Found the cause. Seems like the downstream version of juno, OSP6 (openstack-glance-2014.2.3-1.el7ost.noarch) still uses glance api v1 as default instead of v2. Changed the setting in glance-api.conf from enable_v2_api=False to enable_v2_api=True. # rbd info vms/8ce11cac-3e6d-455c-a3af-b99034d99212_disk rbd image '8ce11cac-3e6d-455c-a3af-b99034d99212_disk': size 20480 MB in 2560 objects order 23 (8192 kB objects) block_name_prefix: rbd_data.3a73ca5b3d1 format: 2 features: layering flags: parent: images/356f0716-6bcc-4080-8356-174dc2f4e02b@snap overlap: 12891 kB
I think we have to document that we need to uncomment the line "enable_v2_api=True" in /etc/glance/glance-api.conf and restart glance-api service.. Otherwise it uses v1 in which case openstack does not make use of ceph's COW clone feature while booting nova instances. Currently glance-api.conf looks like this: <snip> # Allow access to version 1 of glance api #enable_v1_api=True # Allow access to version 2 of glance api #enable_v2_api=True </snip> We need to change it to: <snip> # Allow access to version 1 of glance api #enable_v1_api=True # Allow access to version 2 of glance api enable_v2_api=True </snip> I don't see this documented in http://ceph.com/docs/master/rbd/rbd-openstack/ glance section.

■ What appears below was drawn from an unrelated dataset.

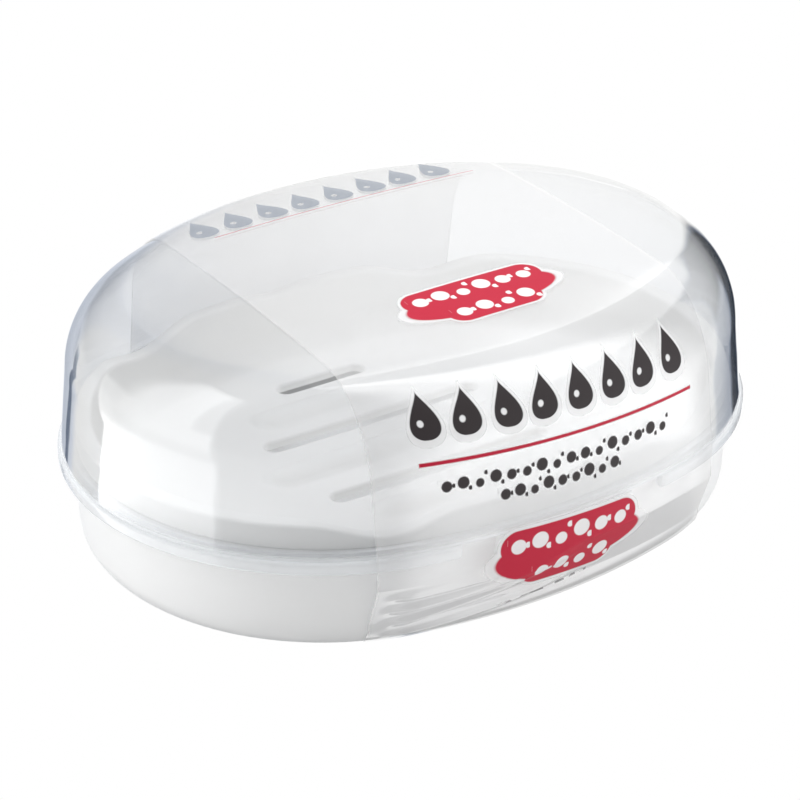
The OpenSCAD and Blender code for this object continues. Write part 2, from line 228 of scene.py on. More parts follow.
# Materials

class Value:
    """A number or colour inside a material; its maths is written as plain Python."""

    def __init__(self, maker, socket):
        self.maker, self.socket = maker, socket

    def __add__(self, other):
        return self.maker.maths("ADD", self, other)

    def __sub__(self, other):
        return self.maker.maths("SUBTRACT", self, other)

    def __mul__(self, other):
        return self.maker.maths("MULTIPLY", self, other)

    def __truediv__(self, other):
        return self.maker.maths("DIVIDE", self, other)

    def __rsub__(self, other):
        return self.maker.maths("SUBTRACT", other, self)

    def __pow__(self, other):
        return self.maker.maths("POWER", self, other)

    def __neg__(self):
        return self.maker.maths("MULTIPLY", self, -1.0)

    def __abs__(self):
        return self.maker.maths("ABSOLUTE", self)

    __radd__ = __add__
    __rmul__ = __mul__


class Maker:
    """Builds one material or world, node by node."""

    def __init__(self, owner):
        owner.use_nodes = True
        self.owner, self.tree = owner, owner.node_tree
        self.tree.nodes.clear()

    def node(self, kind, settings=None, sockets=None, out=0):
        """One node of any kind; sockets are given by name or number."""
        node = self.tree.nodes.new("ShaderNode" + kind)
        for name, value in (settings or {}).items():
            setattr(node, name, value)
        for name, value in (sockets or {}).items():
            if isinstance(value, Value):
                self.tree.links.new(value.socket, node.inputs[name])
            else:
                node.inputs[name].default_value = value
        return Value(self, node.outputs[out])

    def maths(self, operation, *values):
        return self.node("Math", {"operation": operation}, dict(enumerate(values)))

    def smallest(self, first, *rest):
        for value in rest:
            first = self.maths("MINIMUM", first, value)
        return first

    def largest(self, first, *rest):
        for value in rest:
            first = self.maths("MAXIMUM", first, value)
        return first

    def fade(self, value, start, stop):
        """0 below start, 1 above stop, smooth between; start may be above stop."""
        return self.node("MapRange", {"interpolation_type": "SMOOTHSTEP"},
                         {"Value": value, "From Min": start, "From Max": stop})

    def place(self):
        """Position on the object, in millimetres, as three numbers."""
        here = self.node("TexCoord", out="Object")
        scaled = self.node("VectorMath", {"operation": "SCALE"}, {0: here, "Scale": 1 / MM})
        return scaled, [self.node("SeparateXYZ", sockets={0: scaled}, out=k) for k in range(3)]

    def noise(self, vector, scale, detail=2.0):
        return self.node("TexNoise", sockets={"Vector": vector, "Scale": scale, "Detail": detail})

    def colour(self, share, first, second):
        return self.node("Mix", {"data_type": "RGBA"}, {0: share, 6: first, 7: second}, out=2)

    def mix(self, share, first, second):
        return self.node("MixShader", sockets={0: share, 1: first, 2: second})

    def finish(self, shader, kind="OutputMaterial"):
        end = self.tree.nodes.new("ShaderNode" + kind)
        self.tree.links.new(shader.socket, end.inputs["Surface"])
        return self.owner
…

Hi Josh, Can you confirm contents listed in Comments 5 (by shilp) should be documented in CEPH release notes ? Thanks, Kiran raje urs J
That should be documented in the OpenStack+Ceph setup, not the ceph release notes. Ideally we should change the default in OSP.
Thanks Josh. I'll clone this bug to the openstack-glance component so this will get on to the OSP developers' radar.

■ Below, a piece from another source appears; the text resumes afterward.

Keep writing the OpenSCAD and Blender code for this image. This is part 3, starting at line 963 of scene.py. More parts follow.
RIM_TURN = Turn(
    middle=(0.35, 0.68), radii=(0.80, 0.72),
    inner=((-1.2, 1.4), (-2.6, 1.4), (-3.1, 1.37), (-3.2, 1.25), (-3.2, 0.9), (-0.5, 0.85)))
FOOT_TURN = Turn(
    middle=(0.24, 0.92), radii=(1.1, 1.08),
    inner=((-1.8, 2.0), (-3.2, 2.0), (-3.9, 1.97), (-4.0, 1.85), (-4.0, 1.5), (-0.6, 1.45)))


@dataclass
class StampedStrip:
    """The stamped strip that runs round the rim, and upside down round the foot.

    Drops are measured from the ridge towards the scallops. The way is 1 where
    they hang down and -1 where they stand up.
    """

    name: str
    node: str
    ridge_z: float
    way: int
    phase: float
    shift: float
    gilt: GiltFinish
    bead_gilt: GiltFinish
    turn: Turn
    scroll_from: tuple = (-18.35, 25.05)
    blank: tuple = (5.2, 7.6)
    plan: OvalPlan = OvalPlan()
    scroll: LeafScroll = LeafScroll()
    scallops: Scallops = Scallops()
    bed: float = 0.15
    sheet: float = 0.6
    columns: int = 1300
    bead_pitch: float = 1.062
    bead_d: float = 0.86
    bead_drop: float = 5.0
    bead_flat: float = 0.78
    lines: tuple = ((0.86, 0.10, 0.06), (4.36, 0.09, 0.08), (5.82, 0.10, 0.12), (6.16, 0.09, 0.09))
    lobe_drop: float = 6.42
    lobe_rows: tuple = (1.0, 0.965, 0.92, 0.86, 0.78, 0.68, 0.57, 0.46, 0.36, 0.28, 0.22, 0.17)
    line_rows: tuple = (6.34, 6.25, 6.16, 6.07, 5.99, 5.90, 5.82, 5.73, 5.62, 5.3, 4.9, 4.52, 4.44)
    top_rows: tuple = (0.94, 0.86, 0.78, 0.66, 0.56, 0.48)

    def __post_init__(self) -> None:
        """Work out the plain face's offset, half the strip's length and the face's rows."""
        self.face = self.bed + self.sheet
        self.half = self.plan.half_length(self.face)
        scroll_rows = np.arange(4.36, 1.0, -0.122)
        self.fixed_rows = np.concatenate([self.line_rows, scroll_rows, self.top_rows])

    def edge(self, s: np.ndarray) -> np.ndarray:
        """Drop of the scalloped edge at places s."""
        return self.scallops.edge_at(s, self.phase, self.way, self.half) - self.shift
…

With bz 1226454, This is OpenStack's issue to document this point. Monti, do we have a "FAQ" place where this can be documented? It would be nice to doc this on the Ceph side too.
Per Monday manager's review meeting, not a 1.3.0 release blocker. Pushing to 1.3.1 or async update as priority is determined.
Since this issue is being tracked in Bug #1227519, can we close it?
Per Deon, no need to doc this on Ceph side. Closing bug.